I think there's also a lot of privacy work that can be done behind the scenes from an engineering perspective, without burdening the customer to accept certain risks that you could avoid or mitigate entirely by the way you're designing your systems. I think if individuals know you're doing that work, considering their privacy as you're building your systems, even if that's not a piece that might be as public, I think that's so crucial. I've been really fascinated watching the privacy space evolve over the last several years, like laws and policies have always been so crucial to privacy. I think we're also seeing privacy engineering as a field develop more. I think it's so important so we can make sure we're actually building our systems in ways that reflect those statements we're making. I think there are so many ways technically to build in privacy and help achieve that trust.

One way that I'll just touch on, I think is so foundational, is really knowing where your individuals' data is. If you can't protect individuals' data and build that trust, if you don't know that it exists, or where it exists. I think it sounds so basic. I remember this Gemalto study from years ago, that showed that 46% of executives believe that their companies didn't even know where sensitive data was. I think just having that understanding and that precaution around the data that you're handling, so that you can build the appropriate protections on top of it is so important, in legitimizing a company, in establishing that trust.

Westelius: Do you see any overlaps between providing transparency and insights into why you are putting in certain controls play a large part in your world? Also, how would you go about establishing trust with your users in your area of expertise?

Olsen: Interestingly, Ellen and I deal with the same end user. We're dealing with the consumers of our products and platforms. I do think that transparency is an important aspect when you're handling fraud. The interesting balance is, however, that there's only so much information that you can share about a given fraud attack, or what's occurring in a given situation. A lot of building trust, I think, in the world of fraud is really about helping to educate consumers on the responsibility both for them and for us. Not all fraud can be stopped from a company alone. We can't put in all of these controls and mitigations that would stop 100% of the actions having negative effects on our customers. It's important that customers understand what it is that they can do, to take the right actions, and then also understand our commitment to making sure that we're doing right by them to the best of our ability.

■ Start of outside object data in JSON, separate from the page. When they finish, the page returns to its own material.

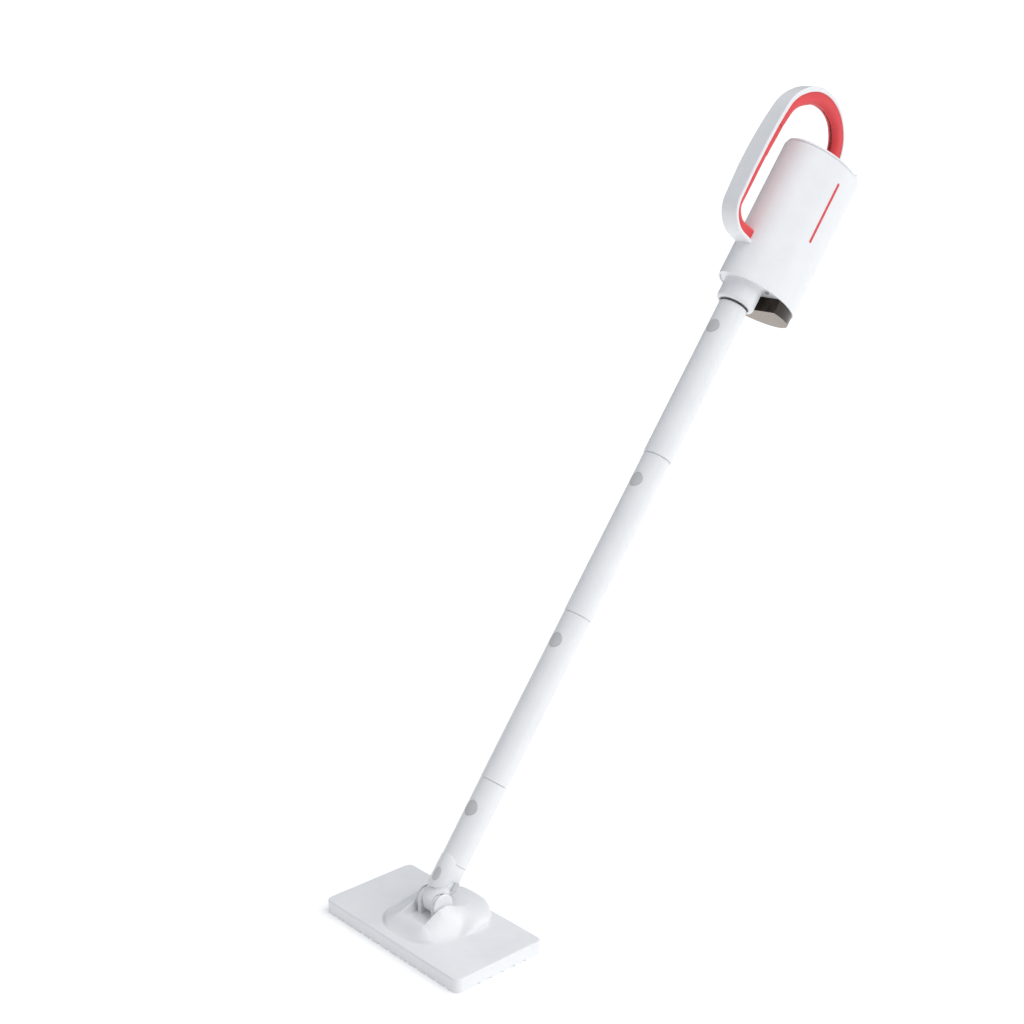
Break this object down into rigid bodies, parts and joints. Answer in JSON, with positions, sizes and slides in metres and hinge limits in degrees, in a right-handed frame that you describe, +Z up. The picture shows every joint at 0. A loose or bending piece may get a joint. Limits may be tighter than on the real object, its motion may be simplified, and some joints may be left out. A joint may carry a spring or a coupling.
{
  "type": "steam mop",
  "caption": "Upright steam mop: a flat steam head on a two-way hinged neck, a plug-together pole, and a hand unit with a loop handle and a pull-out water tank.",
  "frame": {"origin": "middle of the head's sole, on the floor", "axes": "+X along the head, +Y the side the pole leans to, +Z up"},
  "size_m": [0.26, 0.8506, 1.0109],
  "materials": {
    "white": "smooth satin white ABS",
    "tube_white": "smooth satin white tube",
    "red": "satin red soft-touch",
    "red_trim": "glossy red inlay",
    "grey": "satin mid grey",
    "dark": "dark grey moulding",
    "smoke": "smoked clear tank wall",
    "steel": "drawn steel",
    "alloy": "die-cast",
    "brass": "turned",
    "seal": "moulded rubber",
    "silicone": "silicone hose",
    "hooks": "dark hook fastener",
    "board": "circuit board"
  },
  "bodies": {
    "head": {"head_cover": "white", "hinge_ears": "white", "dome_cover": "white", "sole_plate": "white", "hook_pads": "hooks", "steam_manifold": "dark", "manifold_gasket": "seal", "head_screws": "steel", "pivot_pin": "steel", "pin_caps": "white"},
    "knuckle": {"knuckle": "white", "swing_pin": "steel"},
    "pole": {"swing_cap": "grey", "neck_yoke": "white", "neck_tube": "tube_white", "lower_tube": "tube_white", "middle_tube": "tube_white", "upper_tube": "tube_white", "lower_coupler": "tube_white", "middle_coupler": "tube_white", "upper_coupler": "tube_white", "steam_pipe": "silicone", "pipe_spacers": "dark", "pipe_seals": "seal", "button_springs": "steel", "collar": "white", "body_shell": "white", "bottom_plate": "white", "top_cap": "white", "rear_hatch": "white", "handle_shell": "white", "handle_grip": "red", "trigger_pin": "steel", "micro_switch": "dark", "tank_seal": "seal", "tank_dock": "dark", "boiler": "alloy", "steam_union": "brass", "pump": "dark", "water_hose": "silicone", "circuit_board": "board", "thermostat": "steel", "cord_gland": "seal", "side_stripes": "red_trim", "heater_ends": "steel", "pump_mounts": "seal", "case_screws": "steel"},
    "trigger": {"trigger": "red"},
    "tank": {"tank": "smoke"},
    "tank_valve": {"tank_valve": "dark"},
    "lock_slider": {"lock_slider": "dark"},
    "button_1": {"tube_button_1": "grey"},
    "button_2": {"tube_button_2": "grey"},
    "button_3": {"tube_button_3": "grey"},
    "button_4": {"tube_button_4": "grey"}
  },
  "joints": [
    {"name": "pitch", "type": "hinge", "parent": "head", "child": "knuckle", "pos_m": [0, 0.004, 0.04], "axis": [1, 0, 0], "range_deg": [-25, 38]},
    {"name": "swing", "type": "hinge", "parent": "knuckle", "child": "pole", "pos_m": [0, 0.02309, 0.06443], "axis": [0, 0.788, -0.6157], "range_deg": [-35, 35]},
    {"name": "button_1_press", "type": "slide", "parent": "pole", "child": "button_1", "axis": [0, 0.788, -0.6157], "range_m": [0, 0.003], "stiffness_N_per_m": 800},
    {"name": "button_2_press", "type": "slide", "parent": "pole", "child": "button_2", "axis": [0, 0.788, -0.6157], "range_m": [0, 0.003], "stiffness_N_per_m": 800},
    {"name": "button_3_press", "type": "slide", "parent": "pole", "child": "button_3", "axis": [0, 0.788, -0.6157], "range_m": [0, 0.003], "stiffness_N_per_m": 800},
    {"name": "button_4_press", "type": "slide", "parent": "pole", "child": "button_4", "axis": [0, 0.788, -0.6157], "range_m": [0, 0.003], "stiffness_N_per_m": 800},
    {"name": "trigger_pull", "type": "hinge", "parent": "pole", "child": "trigger", "pos_m": [0, 0.61957, 0.95118], "axis": [-1, 0, 0], "range_deg": [0, 4.5], "stiffness_Nm_per_rad": 3},
    {"name": "tank_pull", "type": "slide", "parent": "pole", "child": "tank", "axis": [0, -0.6157, -0.788], "range_m": [0, 0.11]},
    {"name": "tank_valve_press", "type": "slide", "parent": "tank", "child": "tank_valve", "axis": [0, -0.6157, -0.788], "range_m": [0, 0.0025], "stiffness_N_per_m": 400},
    {"name": "lock_slide", "type": "slide", "parent": "pole", "child": "lock_slider", "axis": [0, 0.8558, -0.5174], "range_m": [0, 0.006]}
  ]
}
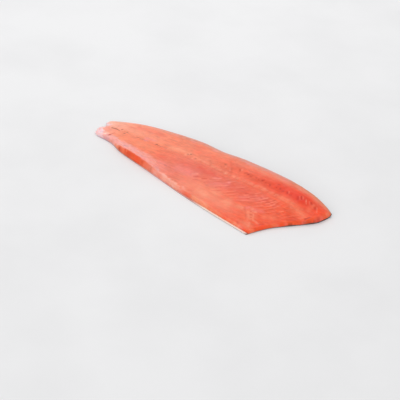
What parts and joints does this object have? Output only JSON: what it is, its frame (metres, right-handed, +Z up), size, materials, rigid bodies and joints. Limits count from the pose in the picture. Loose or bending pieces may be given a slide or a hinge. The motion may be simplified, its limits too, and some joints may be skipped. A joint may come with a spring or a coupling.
{
  "type": "sockeye salmon fillet",
  "caption": "Raw skin-on side of sockeye salmon lying skin down: thin pale tail end, thick loin along the back, thin belly flap and a slanted cut at the head end.",
  "frame": {"origin": "middle of the footprint, on the surface the fillet lies on", "axes": "+X from the tail to the head along the backbone line, +Y towards the back of the fish, +Z up, out of the cut flesh"},
  "size_m": [0.3992, 0.1506, 0.0226],
  "materials": {
    "flesh": "moist raw salmon, orange red at the head end and peach at the tail, with pale muscle lines",
    "skin": "fine scaled fish skin, blue grey at the back and silver to cream white at the belly"
  },
  "bodies": {
    "root": {"flesh": "flesh", "skin": "skin"}
  },
  "joints": []
}
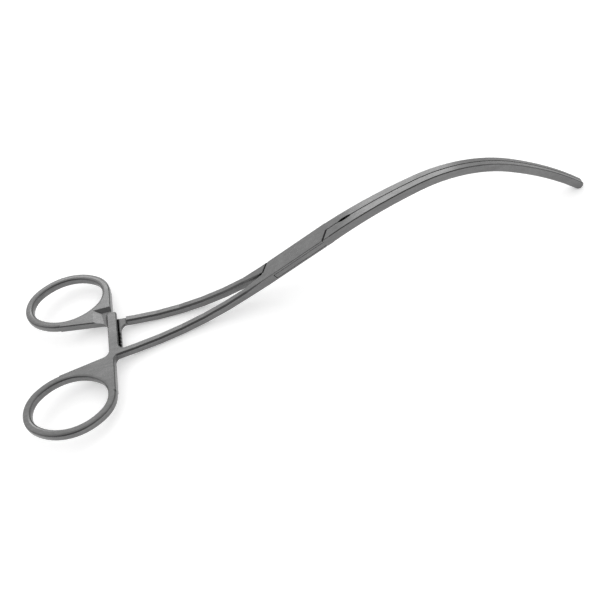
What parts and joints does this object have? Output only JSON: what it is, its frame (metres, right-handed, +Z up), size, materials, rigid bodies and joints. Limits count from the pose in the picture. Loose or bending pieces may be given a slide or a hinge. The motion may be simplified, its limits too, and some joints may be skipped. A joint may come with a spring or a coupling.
{
  "type": "peripheral vascular clamp",
  "caption": "Ratcheted vascular clamp: long jaws in a double curve, box lock on a rivet, bent slim shanks with a ratchet, oval finger rings.",
  "frame": {"origin": "bottom centre of the bounding box, with the closed clamp lying on its jaw tips and the undersides of its shank bends", "axes": "+X along the clamp towards the jaw tips, +Y towards the tongue half's finger ring, +Z up"},
  "size_m": [0.267, 0.094, 0.0379],
  "materials": {
    "satin_steel": "satin",
    "pin_steel": "satin"
  },
  "bodies": {
    "box": {"box_half": "satin_steel", "joint_pin": "pin_steel"},
    "tongue": {"tongue_half": "satin_steel"}
  },
  "joints": [
    {"name": "box_lock", "type": "hinge", "parent": "box", "child": "tongue", "pos_m": [0.00218, 0, 0.01786], "axis": [0.354, 0, -0.9352], "range_deg": [0, 70]}
  ]
}
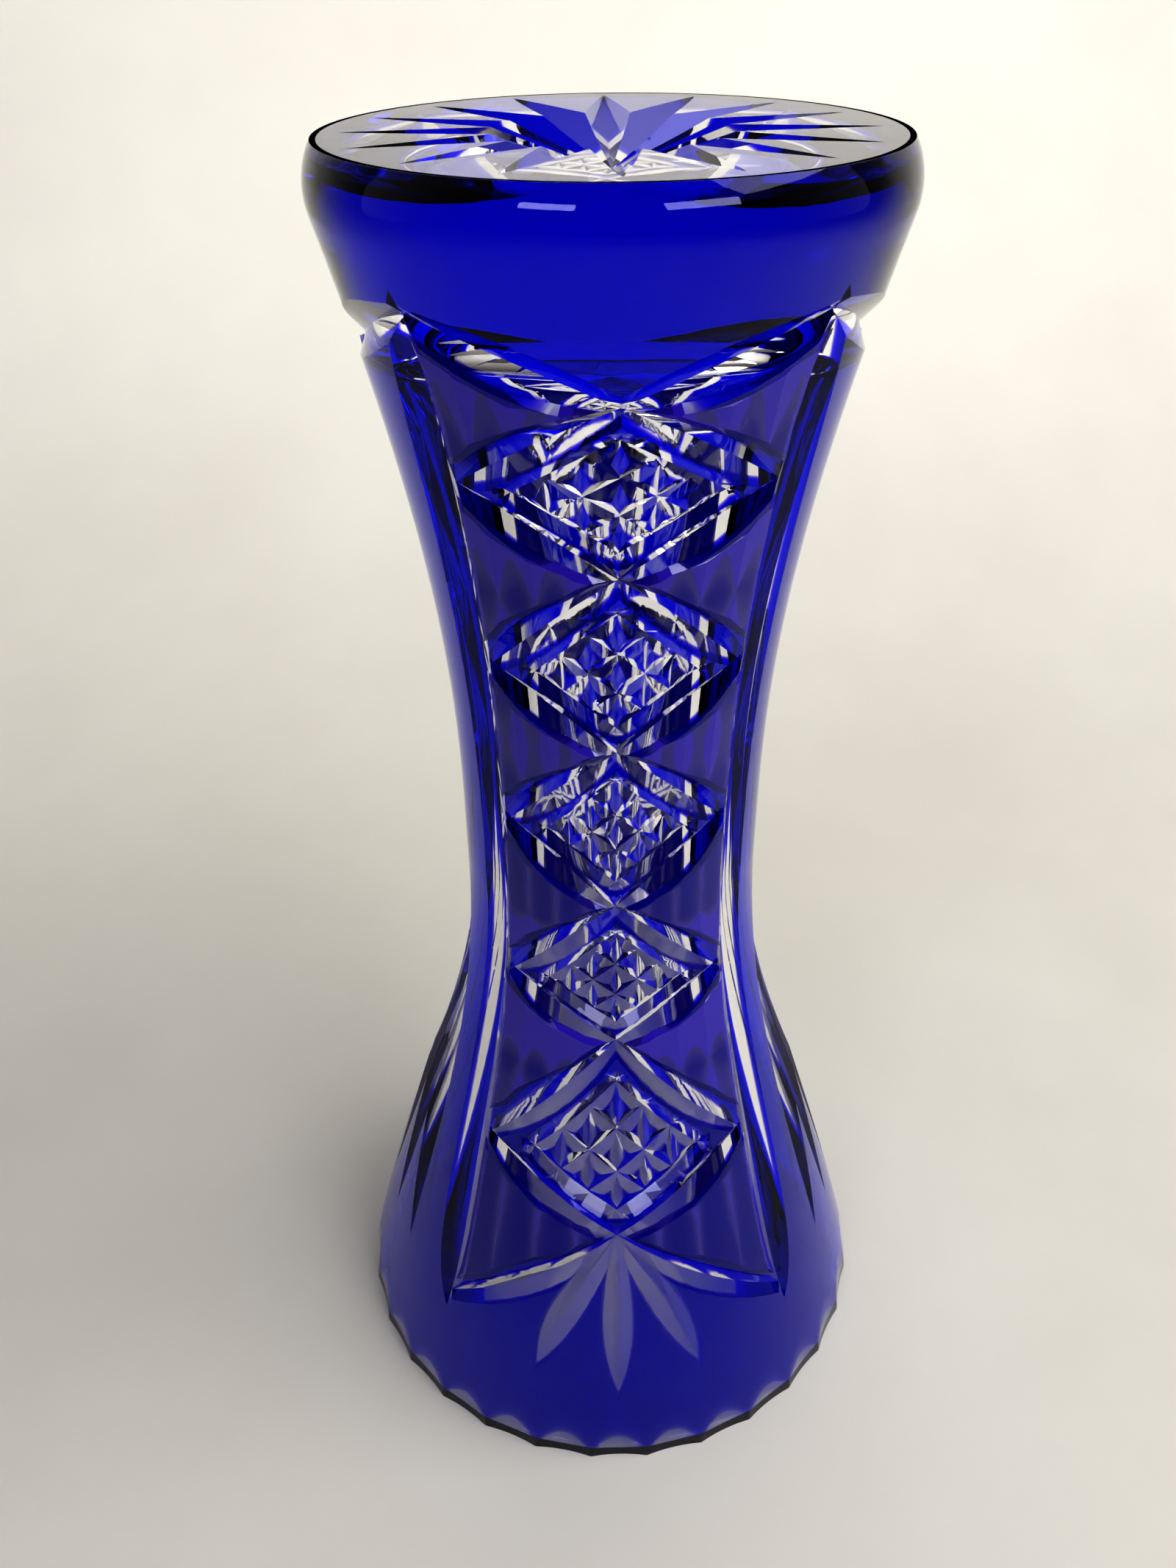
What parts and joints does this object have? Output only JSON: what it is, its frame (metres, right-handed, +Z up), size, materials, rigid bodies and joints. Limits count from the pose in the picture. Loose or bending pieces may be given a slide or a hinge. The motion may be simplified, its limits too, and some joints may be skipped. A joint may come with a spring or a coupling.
{
  "type": "cut crystal vase",
  "caption": "Waisted vase of clear crystal under a cobalt blue casing, wheel cut with a diamond chain, flutes, fans, a scalloped rim and a star in the base.",
  "frame": {"origin": "centre of the mouth, on the plane of the rim, which is the plane the vase is standing on", "axes": "+Z up along the vase's axis, from the mouth to the star-cut base; -Y is the front, where a diamond chain faces the viewer. The vase is modelled as it was pictured, standing on its mouth; turn it half a turn about X to stand it on its base for use."},
  "size_m": [0.117, 0.1162, 0.25],
  "materials": {
    "clear_crystal": "polished",
    "cobalt_glass": "polished"
  },
  "bodies": {
    "root": {"crystal_body": "clear_crystal", "base_collar": "cobalt_glass", "rim_band": "cobalt_glass", "front_diamond_1": "cobalt_glass", "front_diamond_2": "cobalt_glass", "front_diamond_3": "cobalt_glass", "front_diamond_4": "cobalt_glass", "front_diamond_5": "cobalt_glass", "front_left_field_1": "cobalt_glass", "front_left_field_2": "cobalt_glass", "front_left_field_3": "cobalt_glass", "front_left_field_4": "cobalt_glass", "front_left_field_5": "cobalt_glass", "front_left_field_6": "cobalt_glass", "front_right_field_1": "cobalt_glass", "front_right_field_2": "cobalt_glass", "front_right_field_3": "cobalt_glass", "front_right_field_4": "cobalt_glass", "front_right_field_5": "cobalt_glass", "front_right_field_6": "cobalt_glass", "back_diamond_1": "cobalt_glass", "back_diamond_2": "cobalt_glass", "back_diamond_3": "cobalt_glass", "back_diamond_4": "cobalt_glass", "back_diamond_5": "cobalt_glass", "back_left_field_1": "cobalt_glass", "back_left_field_2": "cobalt_glass", "back_left_field_3": "cobalt_glass", "back_left_field_4": "cobalt_glass", "back_left_field_5": "cobalt_glass", "back_left_field_6": "cobalt_glass", "back_right_field_1": "cobalt_glass", "back_right_field_2": "cobalt_glass", "back_right_field_3": "cobalt_glass", "back_right_field_4": "cobalt_glass", "back_right_field_5": "cobalt_glass", "back_right_field_6": "cobalt_glass"}
  },
  "joints": []
}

For us, we do actually a lot of communication directly with our customers to understand the interpretation of a fraud incident. Or, if your account is taken over, how does that make you feel? That helps us balance out controls, because there's several means by which you can address fraud and you can take things in very blunt manners and you can take things in less blunt manners, and knowing where to turn that dial really is about understanding both the risk but also the perception of the risk. What does that actually do to your brand, to the overall comfort and trust to your company as a whole? Those are things that aren't that easily measured. Because in a given instance, it may not seem that valuable. People may think, what's the big deal? It's a Netflix account, start another one. Who cares? People have a lot of passion. They've been curating their browsing history for a long time. They've got all their things in all the right spots. It's important to be able to manage through a lot of that. Transparency, communication, education, I think these are all things that really lay the foundation for some of the strategy to roll out good trust within the broad world.

Westelius: I could not agree more. I think it's interesting. I think we've seen a little bit of a shift in the past 10 years between security, the perception of something being secure, and therefore you have all these controls versus the need for a frictionless experience and people's understanding of that risk.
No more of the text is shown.